In his 12 years as head strength coach at Clemson, 10 of his graduate assistants became head strength & conditioning coaches at the college or NFL level. Jeff Hurd, an assistant in 1987, went on to serve as the head strength coach at Western Carolina, assistant strength coach for the Jacksonville Jaguars, head strength coach for the Kansas City Chiefs and head strength coach for the San Diego Chargers.
John Sauer, who worked with Wade in 1988 at Clemson, went on to be the head strength coach at William & Mary. Joey Batson, Clemson’s current head football strength coach, worked under Wade in 1986, 1987 and 1989, and also worked as head strength coach at Bowling Green and Furman before coming to Clemson.
Other former assistants who went on to be head strength coaches include Joel St. Cyr, Scott Bennett. Al Caronia, Jeff Fish, John Marcotte, J.T. Allaire and Todd Wright, who went on to work for many years with Rick Barnes with the Texas basketball program.
In 1997, Wade moved into athletic facilities, where he leads an army of workers who have been so important in Clemson’s constant expansion the last 20 years, especially in recent years. In 2010, he was honored by the Clemson Lettermen’s Association at the Clemson Sons Bowl for his contributions to Tiger athletics.

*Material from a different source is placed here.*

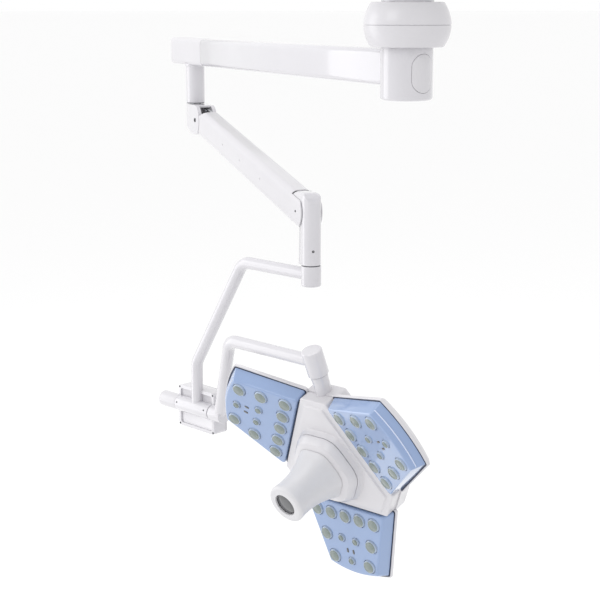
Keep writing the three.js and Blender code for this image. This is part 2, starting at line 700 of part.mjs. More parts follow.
function addHeadHousing(parent) {
  const depth = 20;
  const backing = (inset, rise, drop) => loft(
    coverOutline(BASE_W, inset + 10), BASE_W - depth + rise,
    coverOutline(BASE_W, inset - 2.5), BASE_W - drop,
  );
  const headings = Object.values(PETALS);
  const seat = LENS_Z + BASE_W;
  const split = seat - 10;
  const middle = plate(bodyOutline(-10, -2), BODY_BACK, split);
  const lobes = headings.map((heading) => onPetal(backing(0, 0, 2.5), heading));
  const pockets = headings.map((heading) => onPetal(backing(4, 3, -5), heading));
  const cavity = plate(bodyOutline(14), BODY_BACK + 4, seat + 10);
  const neckSeat = alongX(rod(24 + GAP, 129, 260));
  const rearHole = rod(60 + GAP, BODY_BACK - 10, BODY_BACK + 10, 32);
  piece('rear_housing', cut(
    join(middle, ...lobes), ...pockets, cavity, neckSeat, rearHole,
  ), WHITE, parent);
  piece('rear_service_cover', rod(60, BODY_BACK - 3, BODY_BACK + 3, 32), SHELL_WHITE, parent);
  const boardOutline = roundedRect(110, 90, 6);
  piece('driver_board', plate(boardOutline, BODY_BACK + 10, BODY_BACK + 12), BOARD, parent);

  const skirt = plate(bodyOutline(1), split + GAP, BODY_FRONT);
  const rise = turned([
    [0, BODY_FRONT - 1], [116, BODY_FRONT - 1], [RING_R[0] + 2, RING_Z[0] - GAP],
    [0, RING_Z[0] - GAP],
  ], 32);
  const hollow = plate(bodyOutline(6), seat - 6, BODY_FRONT - 4);
  const bore = rod(40, 0, 90, 32);
  const neckClear = alongX(rod(25, 120, 260));
  const cover = cut(join(skirt, rise), hollow, bore, neckClear);
  piece('front_body_cover', cover, WHITE, parent);
  piece('handle_ring', turned([
    [41, RING_Z[0]], [RING_R[0], RING_Z[0]], [RING_R[0] - 1, RING_Z[0] + 8],
    [RING_R[1] + 4, RING_Z[1] - 2], [RING_R[1], RING_Z[1]], [41, RING_Z[1]], [41, RING_Z[0]],
  ], 32), WHITE, parent);

  piece('head_neck', alongX(turned([
    [STEM_R + GAP, 130], [24, 130], [24, 150], [18, 168], [15.5, 186], [17, 200],
    [22, 210], [22, CAP_Z[0]], [STEM_R + GAP, CAP_Z[0]], [STEM_R + GAP, 130],
  ])), WHITE, parent);
  piece('neck_stem', alongX(rod(STEM_R, 131, CAP_Z[1] - 10)), STEEL, parent);
}

function addHandle(parent) {
  const root = RING_Z[1] + GAP * 2;
  piece('handle_core', turned([
    [WINDOW_R, root], [64, root], [HANDLE_TIP_R - 6, HANDLE_TIP - 10],
    [WINDOW_R, HANDLE_TIP - 10], [WINDOW_R, root],
  ]), SHELL_WHITE, parent);
  piece('camera_module', turned([
    [0, root + 20], [WINDOW_R - 2, root + 20], [WINDOW_R - 2, HANDLE_TIP - 12],
    [0, HANDLE_TIP - 12],
  ]), DARK, parent);
  piece('camera_window', rod(WINDOW_R, HANDLE_TIP - 9, HANDLE_TIP - 5, 32), DARK, parent);
}

function addHandleSleeve(parent) {
  const root = RING_Z[1] + GAP * 2;
  const wall = 3;
  piece('handle_sleeve', turned([
    [RING_R[1] - 2 - wall, root], [RING_R[1] - 2, root], [HANDLE_TIP_R, HANDLE_TIP - 8],
    [HANDLE_TIP_R - 2.5, HANDLE_TIP - 2.5], [HANDLE_TIP_R - 8, HANDLE_TIP],
    [WINDOW_R + 3, HANDLE_TIP], [WINDOW_R + 3, HANDLE_TIP - 5],
    [HANDLE_TIP_R - 4, HANDLE_TIP - 9], [RING_R[1] - 2 - wall, root],
  ], 32), WHITE, parent);
}

// ---------------------------------------------------------------- the light at rest
const light = new THREE.Group();
light.name = 'operating_light';
addCeilingColumn(light);

const mainArm = frame('main_arm', light, [0, 0, 0], [0, 0, 90]);
addHub(mainArm);
addHorizontalArm(mainArm);

const upperKnuckle = frame(
  'upper_knuckle', mainArm, [DROP_X, 0, DROP_SEAM], [0, 0, SWIVEL_REST],
);
addUpperKnuckle(upperKnuckle);

const [rootX, rootZ] = ROOT_PIVOT;
addSpringArm(frame('spring_arm', upperKnuckle, [rootX, 0, rootZ], [0, SPRING_PITCH, 0]));
addParallelLink(
  frame('parallel_link', upperKnuckle, [rootX, 0, rootZ + LINK_RISE], [0, SPRING_PITCH, 0]),
);

const frontPivot = [
  rootX + SPRING_L * Math.cos(SPRING_PITCH * deg), 0,
  rootZ - SPRING_L * Math.sin(SPRING_PITCH * deg),
];
const frontKnuckle = frame('front_knuckle', upperKnuckle, frontPivot);
addFrontKnuckle(frontKnuckle);

const suspension = frame(
  'suspension', frontKnuckle, [STEM_X, 0, KNUCKLE_SEAM], [0, 0, SUSPENSION_REST],
);
addSuspension(suspension);

const yoke = frame('yoke', suspension, [GIMBAL_X, 0, GIMBAL_Z], [YOKE_REST, 0, 0]);
addYoke(yoke);

// the head's X, Y, Z lie along the yoke's Z, X, Y
const headTurn = frame('head_turn', yoke, [0, 0, 0], [0, 0, HEAD_REST]);
const lampHead = frame('lamp_head', headTurn);
lampHead.quaternion.setFromRotationMatrix(new THREE.Matrix4().makeBasis(
  new THREE.Vector3(0, 0, 1), new THREE.Vector3(1, 0, 0), new THREE.Vector3(0, 1, 0),
));
addHeadHousing(lampHead);
Object.entries(PETALS).forEach(([letter, heading]) => addPetal(letter, heading, lampHead));
addHandle(lampHead);
addHandleSleeve(lampHead);

export default light;
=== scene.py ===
# Looks of the ceiling-mounted operating light: detailed shells, covers, tubes and optics around
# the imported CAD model. Local shapes are in millimetres and are placed by the joints' own frames.
import json
from math import cos, pi, radians, sin, sqrt, tan

import bmesh
import bpy
from mathutils import Matrix, Vector


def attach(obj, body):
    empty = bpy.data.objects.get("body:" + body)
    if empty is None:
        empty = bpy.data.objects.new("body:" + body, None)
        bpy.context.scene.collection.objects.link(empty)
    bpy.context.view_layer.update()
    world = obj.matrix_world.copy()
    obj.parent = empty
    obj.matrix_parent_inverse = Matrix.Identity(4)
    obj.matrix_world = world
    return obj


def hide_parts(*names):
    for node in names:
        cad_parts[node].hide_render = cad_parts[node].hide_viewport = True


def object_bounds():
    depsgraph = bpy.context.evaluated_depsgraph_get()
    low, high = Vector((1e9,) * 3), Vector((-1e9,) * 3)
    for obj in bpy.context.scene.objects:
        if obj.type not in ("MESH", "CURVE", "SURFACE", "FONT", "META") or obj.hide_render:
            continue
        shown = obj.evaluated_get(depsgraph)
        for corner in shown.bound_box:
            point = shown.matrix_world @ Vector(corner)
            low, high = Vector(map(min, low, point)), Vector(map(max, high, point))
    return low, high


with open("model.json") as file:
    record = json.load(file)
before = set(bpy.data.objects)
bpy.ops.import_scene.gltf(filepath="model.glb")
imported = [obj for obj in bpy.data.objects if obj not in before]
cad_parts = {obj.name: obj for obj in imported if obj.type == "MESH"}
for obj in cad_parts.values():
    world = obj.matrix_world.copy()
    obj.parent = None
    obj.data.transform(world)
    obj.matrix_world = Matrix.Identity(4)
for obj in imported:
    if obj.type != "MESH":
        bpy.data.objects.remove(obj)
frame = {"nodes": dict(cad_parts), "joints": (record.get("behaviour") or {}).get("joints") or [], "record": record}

CAD_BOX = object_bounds()
MM = 0.001
GAP = 0.3
WIDE_SIDES, ROUND_SIDES, LENS_SIDES = 128, 96, 48

# ------------------------------------------------------------------ driving dimensions, mm
PLATE_R, PLATE_T = 115, 12
BOLT_CIRCLE_R, BOLT_HOLE_R, BOLT_COUNT = 92, 5.5, 6
CABLE_HOLE_Y, CABLE_HOLE_R = -36, 12
COLUMN_R, COLUMN_WALL = 57, 6
CANOPY_TOP, CANOPY_MID, CANOPY_BOTTOM = -112, -161, -207
CANOPY_R, CANOPY_RIM_R = 94.5, 78.5
HUB_BOTTOM, HUB_TOP = -320, CANOPY_BOTTOM + 1 - 2 * GAP
COVER_TURN, ACCESS_HALF, ACCESS_H, ACCESS_RISE = 191, 27, 82, 58
ARM_Z, ARM_W, ARM_H, ARM_CORNER = -252, 60, 78, 12
ARM_SEAM, ARM_TIP = 1198, 1460
DROP_X, DROP_R, DROP_SEAM = 1322, 27.75, -405
SEAM_GAP, SEAM_RISE, SEAM_SINK = 1.6, 3, 0.2  # an open joint line with a dark disc of painted shade in it
ROOT_X, ROOT_Z = 98, -44.5
KNUCKLE_R = 43
SPRING_L, SHELL_W, SHELL_H, SHELL_WALL, SLOT_HALF = 944, 54, 80, 3, 17.5
LINK_Y0, LINK_Y1, LINK_SLIT = 5, 13, 1.5
STEM_X, NECK_R, KNUCKLE_TOP, KNUCKLE_SEAM = 36.5, 23, 47, -125
COLLAR_R, COLLAR_H = 24, 50
TUBE_R, BEND_R, RUN_Z = 15.5, 45, -23
GIMBAL_Z = -437
BLOCK_R, BLOCK_X0, BLOCK_X1, BLOCK_CAP_X = 21, 363, 495, 563
YOKE_HUB_X0, YOKE_HUB_X1 = 427, 472
YOKE_LEG_X, YOKE_LEG_SLOPE, YOKE_RUN_Z = 444, 0.588, 258
CAP_R, CAP_LOW, CAP_HIGH = 25, 225, 290
LENS_Z, PETAL_RHO, PETAL_TILT = 47, 153, 10
PETALS = {"a": 60, "b": -60, "c": 180}
PETAL_INNER, PETAL_INNER_HALF, PETAL_OUTER_HALF, PETAL_BULGE = -34, 136, 87, 13
FACE_W, BASE_W, FACE_ARC, BASE_ARC, COVER_WALL = 7, -25, 311, 325, 3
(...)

“When I was athletic director, and I know in the years since, he was so important in the growth of our facilities,” said Robinson. “He has saved the athletic department so much money over the years by getting things done himself and with his staff. We thought about hiring a moving company when we upgraded the suites at Memorial Stadium, but he said his staff could do it.
“He is a tireless worker who has done so much for this athletic department for over 30 years.”